P.S Nie chcę wam robić ciekawości, po prostu daje wam znać.
Ja pizgam... napisz co znaczył buraku, a nie zwracasz na siebie uwagę ja typowa laska...
Voldek
Albo naprawdę masz proroczy dar, albo jaja sobie z nas robisz. Bez obrazy
Z drugiej strony, może twoja podświadomośc złączyła jakieś nieszczęśliwe wydarzenie z tym snem, chociaż nie mają nic wspólnego. Ale jeśli jednak mają... No, to wróć do pierwszego zdania. Ale nie będę drążył tematu, jeśli nie chcesz
Konto usunięte
Ekhm.
Mojemu koledze śniło się, że umarła jego mama. Na raka.
Rok później, wszystko się sprawdziło.
Konto usunięte
Wiem, że zbieg okoliczności.
Ale to było w ch*j niepokojące i dziwne.
RhobarIII
Co jest niepokojącego lub dziwnego w tym że komuś zdarzyło się umrzeć?
No ale 50 % snów się spełnia.
Czyli 50 % wskazuje na to, że gdyby nie miał takiego snu, to jego matka by nie umarła na łaka
:')
50% snów to 50%, więc nie każdy sen się spełnia.
A snów w życiu będziesz miał jeszcze wiele, uwierz.
RhobarIII
Nie uwierzę że wszystkie moje absurdalne sny jakie przeżyłem i przeżyję zawierają się w 50% moich wszystkich snów.
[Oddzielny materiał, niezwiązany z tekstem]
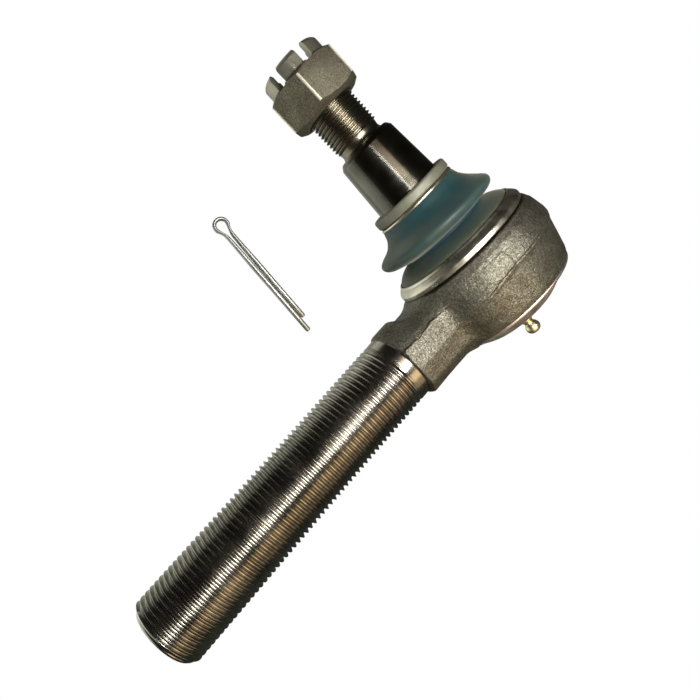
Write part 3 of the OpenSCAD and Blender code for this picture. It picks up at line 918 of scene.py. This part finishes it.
def build_rings():
    low, high, r = ring_low.z, ring_high.z, ring_high.x
    retainer = lathe("boot_retainer_band", [
        (27.45, low + 0.6, 0.2), (27.9, low + 0.05, 0.2), (r - 0.3, low + 0.05, 0.25), (r, low + 0.4, 0.35),
        (r - 0.02, low + 2.1, 0.9), (r - 0.75, low + 3.0, 0.9), (28.2, low + 3.8, 0.8), (27.75, 17.3, 0.6),
        (27.35, high - 0.2, 0.4), (26.9, high, 0.3), (26.65, high - 0.3, 0.2), (27.5, 15.7, 0.6)],
        closed=True)
    place(retainer, "housing", "ring_steel", ["boot_retainer_ring"])

    low, high, r = neck_ring_low.z, neck_ring_high.z, neck_ring_high.x
    neck = lathe("boot_neck_band", [
        (taper_at(low) + 0.06, low + 0.4, 0.3), (15.2, low, 0.3), (r - 0.6, low, 0.3), (r, low + 0.5, 0.5),
        (r, high - 0.7, 0.5), (r - 0.55, high, 0.4), (taper_at(high) + 0.5, high, 0.3),
        (taper_at(high) + 0.08, high - 0.4, 0.2)], closed=True)
    place(neck, "boot_neck", "neck_ring_plastic", ["boot_neck_ring"])

    middle = (clamp_low.z + clamp_high.z) / 2
    wire = (clamp_high.z - clamp_low.z) / 2
    sections = 200
    turn = 2 * math.pi * 0.985       # a split ring: its ends nearly meet
    clamp = sharpen(sweep("boot_neck_wire", [
        wire_section(clamp_high.x - wire, wire, 2.6 + turn * i / (sections - 1), middle, 12)
        for i in range(sections)]), 60)
    place(clamp, "boot_neck", "ring_steel", ["boot_neck_clamp"])


def build_nipple():
    top, tip = nipple_high.z, nipple_low.z
    body = lathe("grease_nipple_turned", [
        (NIPPLE_BORE_R, top, 0.1), (2.4, top, 0.2), (3.0, top - 0.6, 0.2), (3.0, -20.2, 0.3), (2.9, -22.4, 0.3),
        (2.9, -26.6, 0.4), (2.3, -27.3, 0.3), (1.9, -27.9, 0.4), (1.95, -28.5, 0.4), (2.75, -29.5, 0.6),
        (3.1, -30.7, 0.8), (2.95, -31.8, 0.7), (2.3, tip + 0.3, 0.4), (1.7, tip, 0.3), (0.75, tip, 0.15),
        (0.7, -31.62, 0), (NIPPLE_BORE_R, -30.9, 0)], segments=64, closed=True)
    sides = bar(6, NIPPLE_FLATS / 2 / math.cos(math.pi / 6), -22.4, -20.0)
    envelope = lathe("cutter", [
        (0, -22.5, 0), (3.5, -22.4, 0), (4.3, -21.8, 0), (4.3, -19.9, 0), (0, -19.9, 0)], segments=64)
    carve(sides, envelope, "INTERSECT")
    carve(sides, bar(48, 2.1, -23, -19.5))
    carve(body, sides, "UNION")
    bevel(body, 0.08, 2, 35)
    sharpen(body, 40)
    place(body, "housing", "nipple_brass", ["grease_nipple"])

    wire, coil, steps = 0.18, NIPPLE_BORE_R - 0.3, 8 * 20        # 8 turns of 20 sections
    low = CHECK_BALL_Z + math.sqrt((CHECK_BALL_R + wire + 0.03) ** 2 - coil ** 2)
    high = SPRING_SEAT_Z - wire - 0.05
    spring = sharpen(sweep("nipple_spring_coil", [
        wire_section(coil, wire, 2 * math.pi * i / 20, low + (high - low) * i / steps, 8)
        for i in range(steps + 1)]), 60)
    place(spring, None, "spring_steel", ["nipple_spring"])
    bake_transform(spring)


def build_cover():
    low, dish = cover_low.z, cover_high.z
    cover = lathe("end_cover_pressed", [
        (3.02, low + 0.02, 0), (9.0, low + 0.02, 1), (12.2, low + 0.1, 1.5), (16.3, -18.0, 1.0),
        (16.9, -17.82, 0.2), (20.3, -17.82, 0.3), (20.3, dish - 0.1, 0.3), (16, dish - 0.1, 1.2),
        (11.8, low + 2, 1.5), (3.02, low + 2, 0)], closed=True)
    place(cover, "housing", "pressed_steel", ["end_cover"])


def pin_line():
    """Centre line of the folded wire's flat side, as (x, z, outward angle) from one tip to the other."""
    top = PIN_LEG + PIN_EYE_R + 2.6
    opening = math.radians(215)
    leg = [(-0.03, 0.15, math.pi), (-0.03, 0.6, math.pi), (-0.03, 20, math.pi), (-0.08, 30, math.pi),
           (-0.2, PIN_LEG - 5, math.pi), (-0.3, PIN_LEG - 1.2, math.radians(176)),
           (-0.45, PIN_LEG + 0.2, math.radians(160)), (-0.85, PIN_LEG + 1.3, math.radians(150))]
    eye = []
    for i in range(29):
        a = math.pi / 2 + opening / 2 - opening * i / 28
        eye.append((PIN_EYE_R * math.cos(a), top + PIN_EYE_R * math.sin(a), a))
    shorter_leg = [(-x, z + PIN_SHORT if z < 1 else z, math.pi - a) for x, z, a in reversed(leg)]
    return leg + eye + shorter_leg


def build_pin():
    rings = []
    line = pin_line()
    for i, (x, z, a) in enumerate(line):
        leg = float(smoothstep(PIN_LEG + 1, PIN_LEG - 14, z))
        half = (PIN_WIRE + (PIN_D / 2 - PIN_WIRE) * leg) / 2
        scale = 0.72 if i in (0, len(line) - 1) else 1.0         # rounded tips
        ring = []
        for b in (2 * math.pi * k / 18 for k in range(18)):
            out = half * (1 + scale * math.cos(b))
            across = -PIN_HALF_WIDTH * scale * math.sin(b)
            ring.append((x + out * math.cos(a), across, z + out * math.sin(a)))
        rings.append(ring)
    pin = sweep("cotter_pin_wire", rings)
    pin.data.transform(Matrix.Translation(PIN_TIP * MM) @ Matrix.Rotation(PIN_LEAN, 4, "Y"))
    sharpen(pin, 45)
    place(pin, "cotter_pin", "pin_zinc", ["cotter_pin"])


build_housing()
build_stud()
build_nut()
build_boot()
build_rings()
build_nipple()
build_cover()
build_pin()

slots = {row["node"]: row["material_slot"] for row in frame["record"]["subparts"]}
for name, node in frame["nodes"].items():
    node.data.materials.clear()
    node.data.materials.append(finishes[slots[name]])


# ---------------------------------------------------------------- stage: floor, light, camera
FLOOR_Z = -0.35                  # metres, as all of the stage
FLOOR_HALF = 3.0
WHITE = (1, 1, 1)
CAMERA_PLACE = (-0.10254, -0.20191, 0.05481)
CAMERA_RIGHT = Vector((0.6580, -0.2661, -0.7044))
CAMERA_UP = Vector((0.7249, -0.0291, 0.6882))
CAMERA_FORWARD = Vector((0.2037, 0.9635, -0.1738))
CAMERA_LENS = 29.24              # mm, on a sensor 36 mm wide

# name, place, aim, size, watts, colour
LIGHTS = [
    ("key", (-0.018, -0.235, 0.010), (-0.03, 0, 0.03), (0.14, 0.056), 0.98, (1.0, 1.0, 0.98)),
    ("warm_card", (-0.065, -0.173, -0.128), (-0.08, 0, 0), (0.21, 0.09), 0.195, (1.0, 0.74, 0.45)),
    ("taper_card", (0.006, -0.235, 0.078), (0, 0, 0.05), (0.11, 0.06), 0.052, (1.0, 0.83, 0.66)),
    ("taper_strip", (-0.052, -0.235, 0.078), (0, 0, 0.05), (0.006, 0.06), 0.036, WHITE),
    ("warm_low", (-0.06, -0.14, -0.265), (-0.06, 0, 0), (0.28, 0.16), 0.13, (1.0, 0.76, 0.48)),
    ("overhead", (0.0, 0.25, 0.42), (0, 0, 0.02), (0.30, 0.3), 0.22, (0.97, 1.0, 0.92)),
    ("left_back", (-0.42, 0.22, 0.18), (0, 0, 0.06), (0.5, 0.45), 0.5, (0.98, 1.0, 0.93)),
]


def build_floor():
    """Pale floor, dim in reflections. From below it lets the view through, to show the underside."""
    mesh = bpy.data.meshes.new("floor")
    corners = ((-1, -1), (1, -1), (1, 1), (-1, 1))
    mesh.from_pydata([(x * FLOOR_HALF, y * FLOOR_HALF, FLOOR_Z) for x, y in corners], [], [(0, 1, 2, 3)])
    n = surface("floor_pale", Roughness=0.9, Metallic=0.0, Base_Color=(0.8, 0.8, 0.79, 1))
    above = n.mix_shaders(n.looked_at(), n.glow("ShaderNodeEmission", (0.055, 0.064, 0.054)),
                          n.glow("ShaderNodeEmission", WHITE))
    clear = n.add("ShaderNodeBsdfTransparent").outputs[0]
    side = n.add("ShaderNodeNewGeometry").outputs["Backfacing"]
    n.link(n.mix_shaders(side, above, clear), n.tree.nodes["Material Output"].inputs["Surface"])
    mesh.materials.append(n.owner)
    add_object("floor", mesh)


def build_world():
    """White to the eye; in reflections a room that is light behind and above, and dark in front."""
    world = bpy.data.worlds.new("room")
    bpy.context.scene.world = world
    n = Nodes(world, "Generated")
    towards = n.add("ShaderNodeVectorMath", operation="DOT_PRODUCT")
    towards.inputs[1].default_value = (-0.35, 0.75, 0.2)
    n.link(n.place, towards.inputs[0])
    room = n.add("ShaderNodeBackground")
    shades = n.colours(
        towards.outputs["Value"], (0.0, (0.03, 0.028, 0.024)), (0.15, (0.035, 0.033, 0.027)),
        (0.42, (0.10, 0.10, 0.085)), (0.6, (0.32, 0.335, 0.285)), (0.84, (0.70, 0.72, 0.62)))
    n.link(shades, room.inputs["Color"])
    shown = n.mix_shaders(n.looked_at(), room.outputs[0], n.glow("ShaderNodeBackground", WHITE))
    n.link(shown, n.tree.nodes["World Output"].inputs["Surface"])


def area_light(name, location, target, size, power, colour):
    data = bpy.data.lights.new(name, "AREA")
    data.shape = "RECTANGLE"
    data.size, data.size_y = size
    data.energy = power
    data.color = colour
    light = add_object(name, data)
    light.location = location
    light.rotation_euler = (Vector(target) - Vector(location)).to_track_quat("-Z", "Y").to_euler()
    light.visible_camera = False


def build_camera():
    data = bpy.data.cameras.new("camera")
    data.sensor_width = 36
    data.lens = CAMERA_LENS
    data.clip_start = 0.01
    camera = add_object("camera", data)
    turn = Matrix((CAMERA_RIGHT, CAMERA_UP, -CAMERA_FORWARD)).transposed().to_4x4()
    camera.matrix_world = Matrix.Translation(CAMERA_PLACE) @ turn
    bpy.context.scene.camera = camera


build_floor()
build_world()
build_camera()
for light in LIGHTS:
    area_light(*light)
bpy.context.scene.view_settings.view_transform = "Standard"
To nie jest tak że na 100% te 50% się spełnią. Chodzi o to że taka jest średnia szansa. Ale możesz mieć tak że żaden z nich się nie spełni. Poza tym czytałem że człowiek codziennie śni około 4 sny tylko po prostu ich nie pamięta.
Konto usunięte
Ten sen znaczy że twoja koleżanka nie tylko wygląda jak emo, ale nim jest.
Konto usunięte
Mój kolega chciał się powiesić w lesie. Na szczęście gdy zwiał do lasu po lekcjach (na lekcji i ogólnie cały dzień zachowywał się niepokojąco) parę moich kolegów pobiegło za nim i teraz ma tylko obrażenia na szyi. Okazało się, że jego brat powiesił się ponieważ miał wypadek samochodowy i on przeżył, ale jego dziewczyna nie. Teraz prześladuje mnie myśl o moim koledze powieszonym w lesie. Wiem jak to boli, bo sam straciłem brata ale jakoś lepiej to zniosłem. Może nie spełniło się dokładnie, bo mój kolega a nie moja koleżanka chciał się zabić, ale jednak coś to znaczyło.